Posted: Wednesday, October 21, 2009 7:10 am
TRENTON – U.S. Sen. Frank Lautenberg is calling for a federal investigation into allegations that Chris Christie, the Republican candidate for governor in New Jersey, used the office of U.S. attorney for political gain.
The call for a Justice Department investigation follows accusations that Christie politicized the office of the top federal prosecutor while serving there for seven years in the Bush administration. Lautenberg is asking the Justice Department to look into whether the U.S. attorney’s office aided Christie’s campaign after he resigned in December to run for governor.
Christie has been dogged for months by the allegations of inside politicking, which would violate Department of Justice policy and federal law.
The allegations against Christie reached a higher pitch Monday when The New York Times reported that a top aide in the prosecutor’s office, Michele Brown, may have tried to steer the timing of a large corruption bust to benefit Christie’s campaign and that she interceded to block potentially damaging travel records from being released.
“It is shocking to learn that a former deputy to Chris Christie was conducting a political campaign within the U.S. attorney’s Office,” Lautenberg said in a statement. “It was particularly distressing that this raw political agenda came into an office with a historic reputation for fair and unbiased dispensation of justice, and Ms. Brown went so far as to try to bring political campaign objectives into the planning of law enforcement actions.”
Christie denied the charges.
“There are a lot of presumptions being made that don’t have the facts to back them up,” Christie said Monday.
“The question was did she give any aid to my campaign, and the answer is ‘no.’ As to the specific questions that were raised in the entire story, I’ll take Michele’s word for it, it looks like she said in the story that the allegations were ‘outrageous’ and ‘inaccurate.”‘
Brown declined to comment when reached Tuesday.

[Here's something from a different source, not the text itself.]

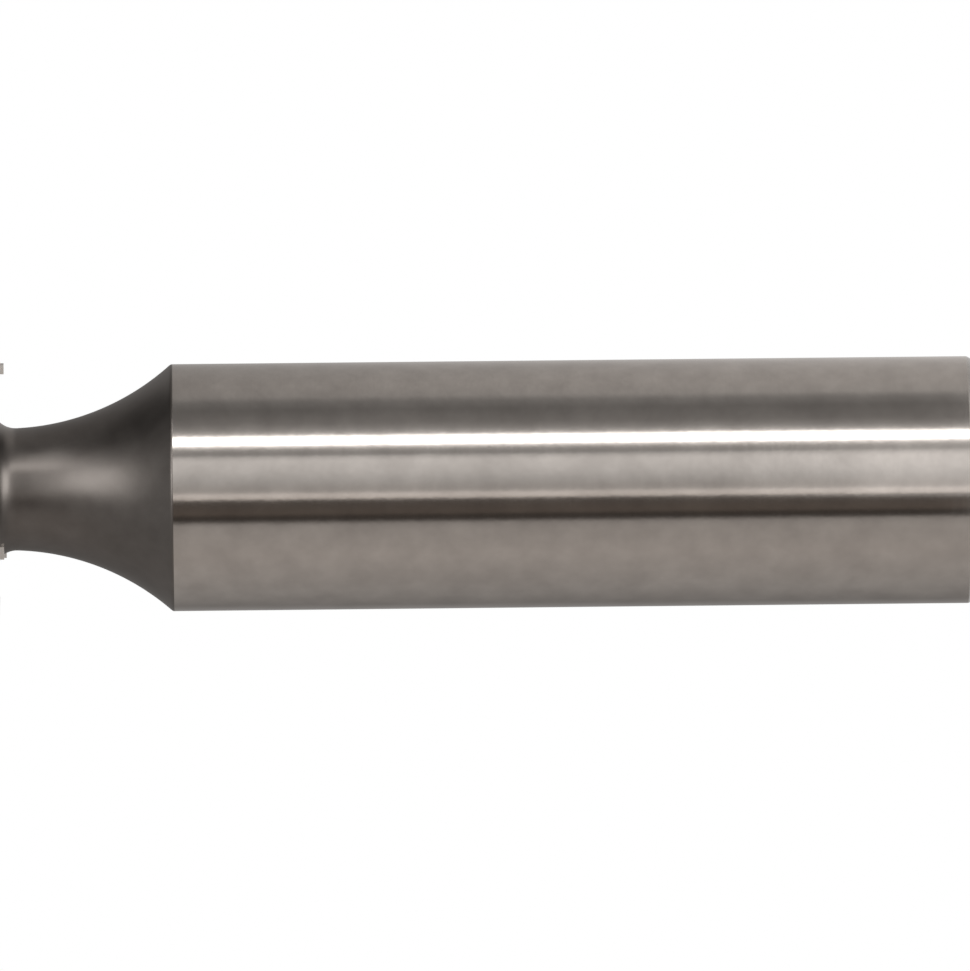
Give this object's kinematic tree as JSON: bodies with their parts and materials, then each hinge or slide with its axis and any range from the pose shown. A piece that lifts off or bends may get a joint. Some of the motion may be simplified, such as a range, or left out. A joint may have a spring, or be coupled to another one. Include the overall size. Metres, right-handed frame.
{
  "type": "woodruff keyseat cutter",
  "caption": "Straight-shank milling cutter with a concave turned neck and a narrow toothed disc head, for cutting half-round keyseats.",
  "frame": {"origin": "centre of the shank's end face, on the tool axis", "axes": "+Z along the tool axis from the shank's end to the head; +X passes through one cutting edge"},
  "size_m": [0.013, 0.0126, 0.054],
  "materials": {
    "ground_tool_steel": "centreless-ground high-speed steel, darker where the neck was only turned"
  },
  "bodies": {
    "root": {"keyseat_cutter": "ground_tool_steel"}
  },
  "joints": []
}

Christie mounted a strong challenge to incumbent Gov. Jon Corzine, but has seen his lead evaporate as Democrats have hounded him on a signature issue – government ethics. Polls now show the race deadlocked with two weeks to go.
Corzine, like Lautenberg, said it appears that there were efforts within the U.S. Attorney’s office, even after Christie left, to advance his political career.

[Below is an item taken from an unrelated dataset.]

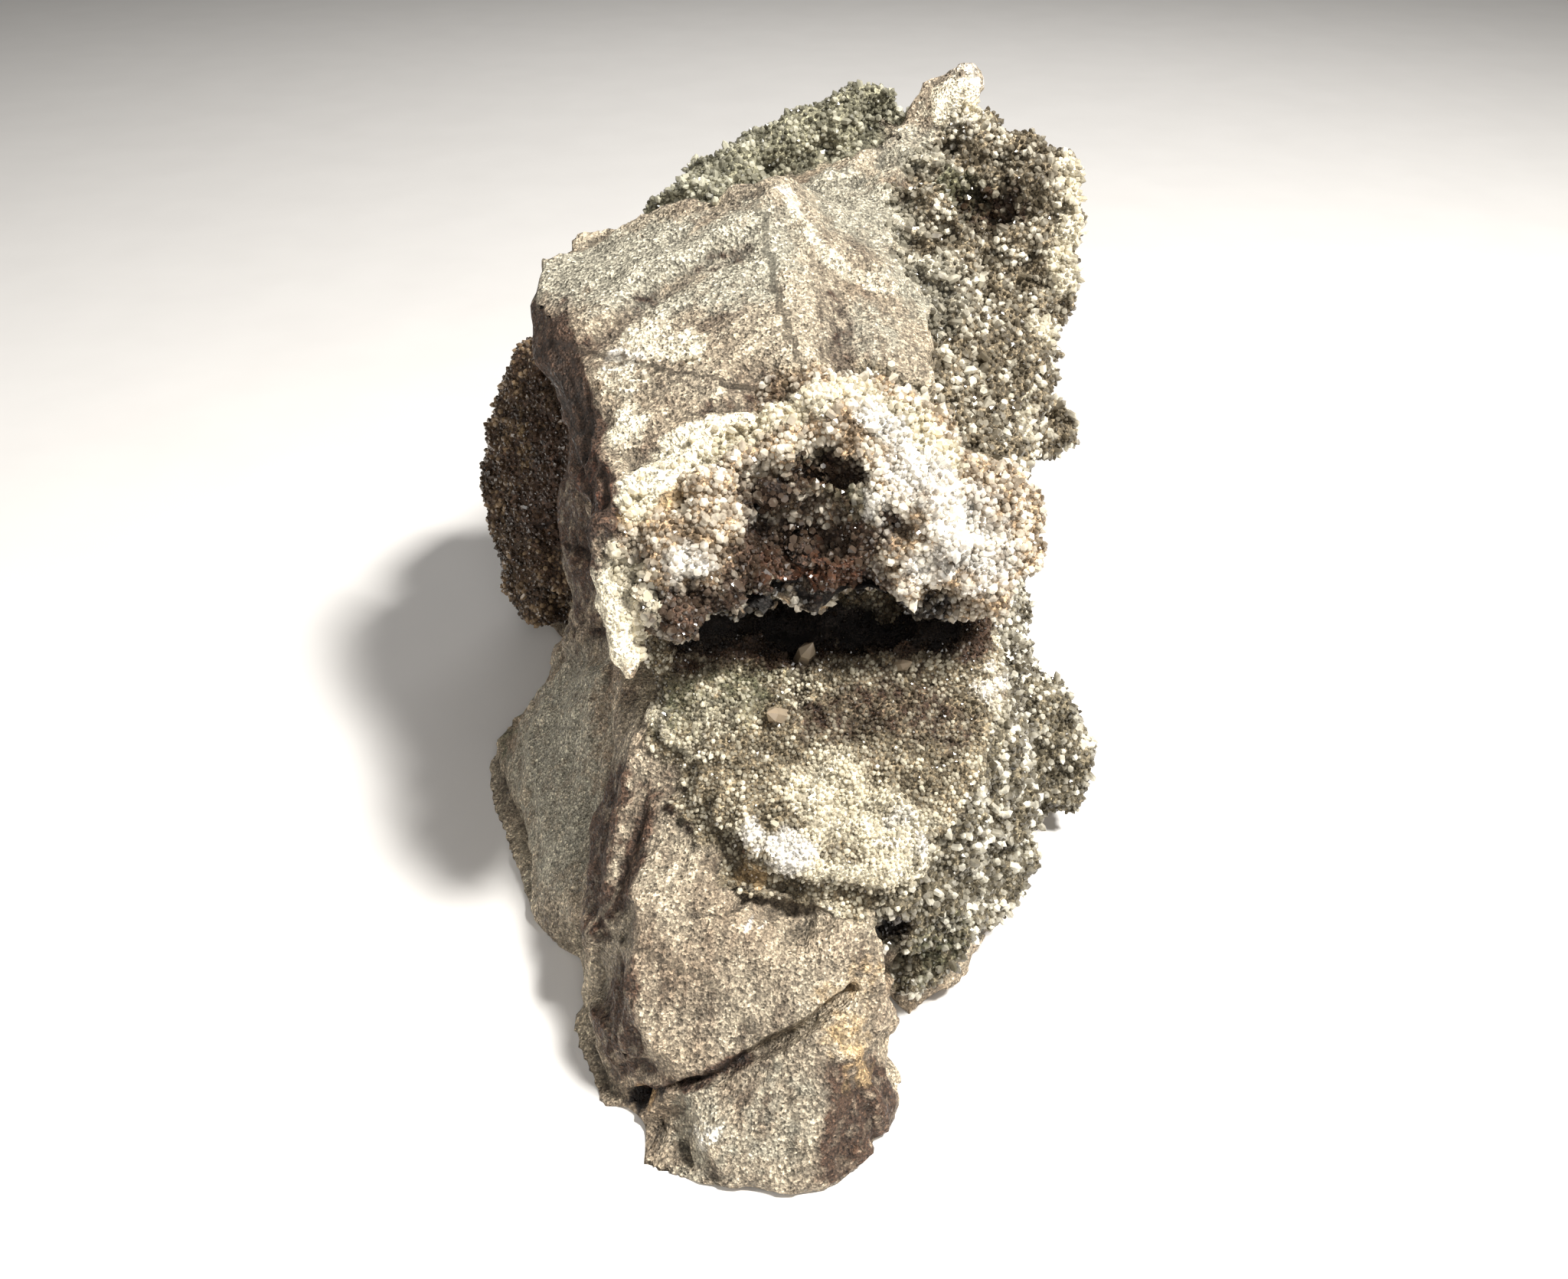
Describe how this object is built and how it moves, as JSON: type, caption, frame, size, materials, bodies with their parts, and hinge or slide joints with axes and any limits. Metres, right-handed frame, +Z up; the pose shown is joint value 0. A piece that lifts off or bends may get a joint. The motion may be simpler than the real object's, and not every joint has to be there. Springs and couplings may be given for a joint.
{
  "type": "quartz druzy specimen on rock matrix",
  "caption": "Fractured grey rock specimen whose cleft, ledge and flanks are crusted with small clear quartz crystals; rests on a flat underside.",
  "frame": {"origin": "centre of the outline seen from above, at the surface that the specimen stands on", "axes": "+Z up; -Y towards the narrow toe of the rock; +X to the right when the toe faces the viewer"},
  "size_m": [0.0743, 0.1037, 0.074],
  "materials": {
    "matrix_rock": "rough broken rock",
    "upper_druzy_crust": "glittering pale quartz druse",
    "top_druzy_crust": "dark greenish quartz druse",
    "lower_druzy_crust": "grey-green quartz druse",
    "rear_druzy_crust": "dark brown quartz druse"
  },
  "bodies": {
    "root": {"matrix_rock": "matrix_rock", "upper_druzy_crust": "upper_druzy_crust", "top_druzy_crust": "top_druzy_crust", "lower_druzy_crust": "lower_druzy_crust", "rear_druzy_crust": "rear_druzy_crust"}
  },
  "joints": []
}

“If I were unkind, I would say it was a branch office of the campaign,” Corzine said in an interview with The Associated Press on Tuesday.
Corzine said there were earlier examples, too: He said issuing a subpoena to U.S. Sen. Robert Menendez two months before his 2006 election was a political act.
Christie earlier acknowledged having conversations with Bush strategist Karl Rove about a possible run for governor, which may have violated a law restricting political activity by federal employees.
Unnamed federal law enforcement officials told The Times that Brown, who had borrowed $46,000 from Christie to settle credit card debt in 2007, yielded her influence inside the U.S. attorney’s office to aid Christie’s election bid.
The sources said Brown was the lone voice within the prosecutor’s office arguing for more than 40 people targeted in a corruption and money-laundering case be arrested before July 1 so that Christie could reap the credit. The sources also said she took over a request by the Corzine campaign for public records from Christie’s tenure, including travel records for him and Brown.
The release of those records showed Christie and Brown stayed at some of the country’s most upscale hotels. The tab to taxpayers occasionally exceeded $400 per night.
Brown resigned in August after news of the loan – and her ongoing financial relationship with Christie – emerged. She took a job with a Mooristown law firm that had represented one of the medical manufacturing companies Christie had investigated for medical fraud.
On Tuesday, Christie said acting U.S. Attorney Ralph Marra decided when to bring cases, not Brown.
Marra declined to comment, as did U.S. Attorney’s office spokesman Michael Drewniak.